PROBLEM STATEMENT
Repeat the entire listing exactly as written.

* begin *

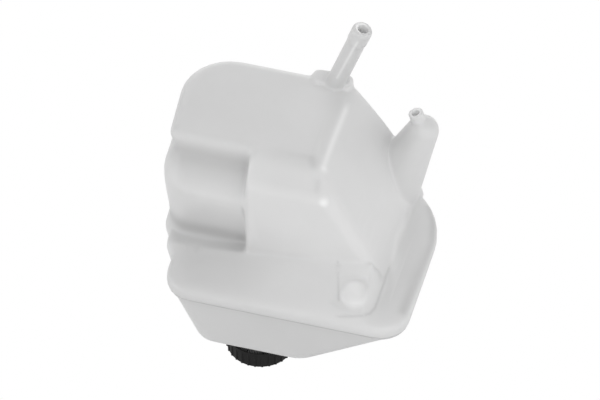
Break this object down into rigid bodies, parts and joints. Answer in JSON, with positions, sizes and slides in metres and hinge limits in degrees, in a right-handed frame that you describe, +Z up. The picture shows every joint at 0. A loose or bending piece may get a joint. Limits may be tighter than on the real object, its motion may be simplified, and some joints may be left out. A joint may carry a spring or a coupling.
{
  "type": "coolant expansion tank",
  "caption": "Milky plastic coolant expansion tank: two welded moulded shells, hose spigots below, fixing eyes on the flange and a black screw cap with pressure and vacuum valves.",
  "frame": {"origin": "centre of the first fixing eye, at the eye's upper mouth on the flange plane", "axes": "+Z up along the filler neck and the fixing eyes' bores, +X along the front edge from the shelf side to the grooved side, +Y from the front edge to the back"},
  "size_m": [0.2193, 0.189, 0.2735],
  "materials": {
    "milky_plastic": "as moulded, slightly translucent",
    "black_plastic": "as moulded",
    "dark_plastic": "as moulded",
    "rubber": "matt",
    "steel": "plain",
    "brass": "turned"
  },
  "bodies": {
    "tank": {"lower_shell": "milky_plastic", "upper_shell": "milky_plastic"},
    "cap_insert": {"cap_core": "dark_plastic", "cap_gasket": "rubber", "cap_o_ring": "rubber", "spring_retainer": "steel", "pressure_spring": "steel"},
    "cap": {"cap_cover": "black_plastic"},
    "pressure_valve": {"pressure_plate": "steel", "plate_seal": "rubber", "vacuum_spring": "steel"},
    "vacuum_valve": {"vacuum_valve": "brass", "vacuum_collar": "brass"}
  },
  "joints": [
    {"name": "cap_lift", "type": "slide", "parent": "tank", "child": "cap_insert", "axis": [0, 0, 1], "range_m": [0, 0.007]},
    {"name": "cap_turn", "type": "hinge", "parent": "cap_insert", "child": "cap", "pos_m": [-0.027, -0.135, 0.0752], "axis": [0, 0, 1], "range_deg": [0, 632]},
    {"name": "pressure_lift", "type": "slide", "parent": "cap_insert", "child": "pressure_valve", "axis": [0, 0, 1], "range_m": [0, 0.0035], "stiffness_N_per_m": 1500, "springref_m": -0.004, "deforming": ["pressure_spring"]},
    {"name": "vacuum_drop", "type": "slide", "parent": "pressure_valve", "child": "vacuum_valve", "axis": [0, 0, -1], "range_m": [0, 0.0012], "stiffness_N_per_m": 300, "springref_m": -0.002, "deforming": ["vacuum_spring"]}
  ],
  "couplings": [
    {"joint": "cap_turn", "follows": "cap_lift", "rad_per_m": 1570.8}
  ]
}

* end *

FULL OUTPUT
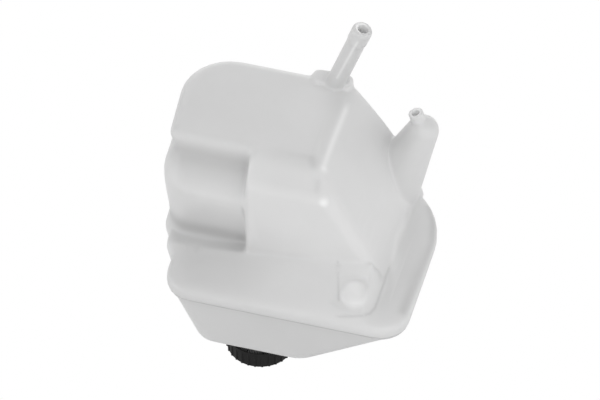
Break this object down into rigid bodies, parts and joints. Answer in JSON, with positions, sizes and slides in metres and hinge limits in degrees, in a right-handed frame that you describe, +Z up. The picture shows every joint at 0. A loose or bending piece may get a joint. Limits may be tighter than on the real object, its motion may be simplified, and some joints may be left out. A joint may carry a spring or a coupling.
{
  "type": "coolant expansion tank",
  "caption": "Milky plastic coolant expansion tank: two welded moulded shells, hose spigots below, fixing eyes on the flange and a black screw cap with pressure and vacuum valves.",
  "frame": {"origin": "centre of the first fixing eye, at the eye's upper mouth on the flange plane", "axes": "+Z up along the filler neck and the fixing eyes' bores, +X along the front edge from the shelf side to the grooved side, +Y from the front edge to the back"},
  "size_m": [0.2193, 0.189, 0.2735],
  "materials": {
    "milky_plastic": "as moulded, slightly translucent",
    "black_plastic": "as moulded",
    "dark_plastic": "as moulded",
    "rubber": "matt",
    "steel": "plain",
    "brass": "turned"
  },
  "bodies": {
    "tank": {"lower_shell": "milky_plastic", "upper_shell": "milky_plastic"},
    "cap_insert": {"cap_core": "dark_plastic", "cap_gasket": "rubber", "cap_o_ring": "rubber", "spring_retainer": "steel", "pressure_spring": "steel"},
    "cap": {"cap_cover": "black_plastic"},
    "pressure_valve": {"pressure_plate": "steel", "plate_seal": "rubber", "vacuum_spring": "steel"},
    "vacuum_valve": {"vacuum_valve": "brass", "vacuum_collar": "brass"}
  },
  "joints": [
    {"name": "cap_lift", "type": "slide", "parent": "tank", "child": "cap_insert", "axis": [0, 0, 1], "range_m": [0, 0.007]},
    {"name": "cap_turn", "type": "hinge", "parent": "cap_insert", "child": "cap", "pos_m": [-0.027, -0.135, 0.0752], "axis": [0, 0, 1], "range_deg": [0, 632]},
    {"name": "pressure_lift", "type": "slide", "parent": "cap_insert", "child": "pressure_valve", "axis": [0, 0, 1], "range_m": [0, 0.0035], "stiffness_N_per_m": 1500, "springref_m": -0.004, "deforming": ["pressure_spring"]},
    {"name": "vacuum_drop", "type": "slide", "parent": "pressure_valve", "child": "vacuum_valve", "axis": [0, 0, -1], "range_m": [0, 0.0012], "stiffness_N_per_m": 300, "springref_m": -0.002, "deforming": ["vacuum_spring"]}
  ],
  "couplings": [
    {"joint": "cap_turn", "follows": "cap_lift", "rad_per_m": 1570.8}
  ]
}